Język, to mowa i pismo, czyli słowa mówione i pisane. Zasób słownictwa to leksyka. Nie każdy zdaje sobie sprawę z tego, że wiele nieporozumień z rozumieniem zapisanych dawniej słów wynikało z ograniczeń pisma. Często bowiem skrypty (rodzaje pisma) nie oddają wszystkich fonemów mowy danego języka.
Dla przykładu, w Polsce właściwie do przełomu XVI/XVII wieku używano łaciny w literaturze, zarówno w mowie, jak i piśmie. Okres renesansu przynióśł jednak wolę wprowadzenia języków narodowych do piśmiennictwa. Problemem były jednak ograniczenia alfabetu łacinskiego (właściwie abecadła), który nie miał znaków odpowiadających wszystkim głoskom używanym w danym języku, np. polskim, czeskim, czy niemieckim. Dlatego niezbędne okazały się reformy tego alfabetu, zwiazane z opracowaniem znaków specjalnych (diakrytyków), gdzie w polskim, wprowadzono m.in. ę, ą, ś, dź, cz, ł, ó, itp.
Oczywiście nie od razu zaczęto stosować taki wzór, ajkim się dzisija posługujemy.

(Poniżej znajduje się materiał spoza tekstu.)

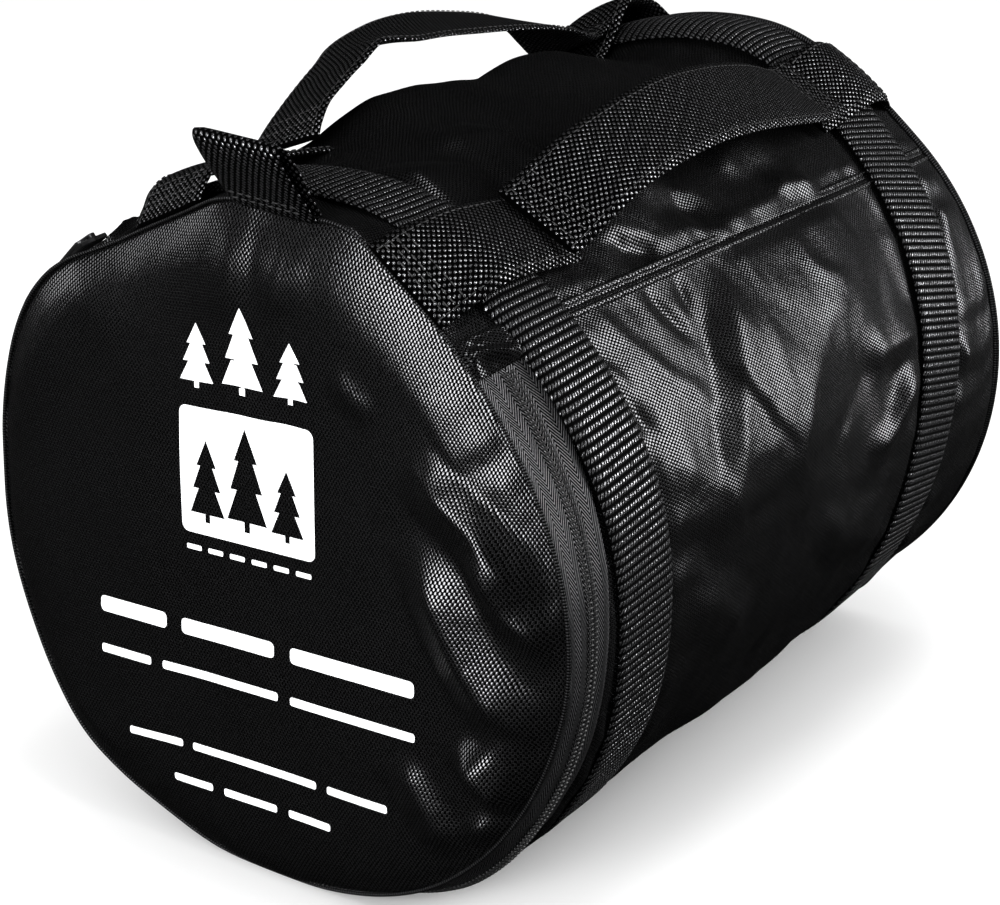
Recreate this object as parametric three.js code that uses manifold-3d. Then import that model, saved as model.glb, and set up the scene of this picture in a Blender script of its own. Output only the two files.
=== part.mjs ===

System ten bowiem ewoluował, dodawano, zmieniano i usuwano diakrytyki, a alfabet łaciński przyjął wygląd charakterów narodowych. Duży wpływ na jego wygląd miały chociażby wymogi drukarskie. Wydawcy bowiem pragnęli uproszczonych wzorów czcionek i ich ograniczonej ilości, dlatego z czasem zrezygnowano z wielu wariantów fonemów zbliżonych do siebie, acz nie tożsamcyh.
Dziś nasza fonetyka jest dlatego dużo uboższa niż dawniej, gdyż reformy językowe wymusiły odwrotne proces i zaczęto dostosowywać wymowę do uproszczonego pisma, które miało ją wyrażać znakami.
Ksiądz Wojciech Dębołęcki pisał, że język polski, jako najbardziej zbliżony do prajęzyka syryjskiego (scytyjskiego), możemy uważać za najstarszy na świecie. To samo twierdził Stanisław Szukalski, mówiący o macimowie (protongu), o czym rozpisywał się w dziesiątkach tomów własnych opracowań, w ramach stworzonej przez siebie dyscypliny i kierunku filozoficzno-badawczego, zwanego zermatyzmem.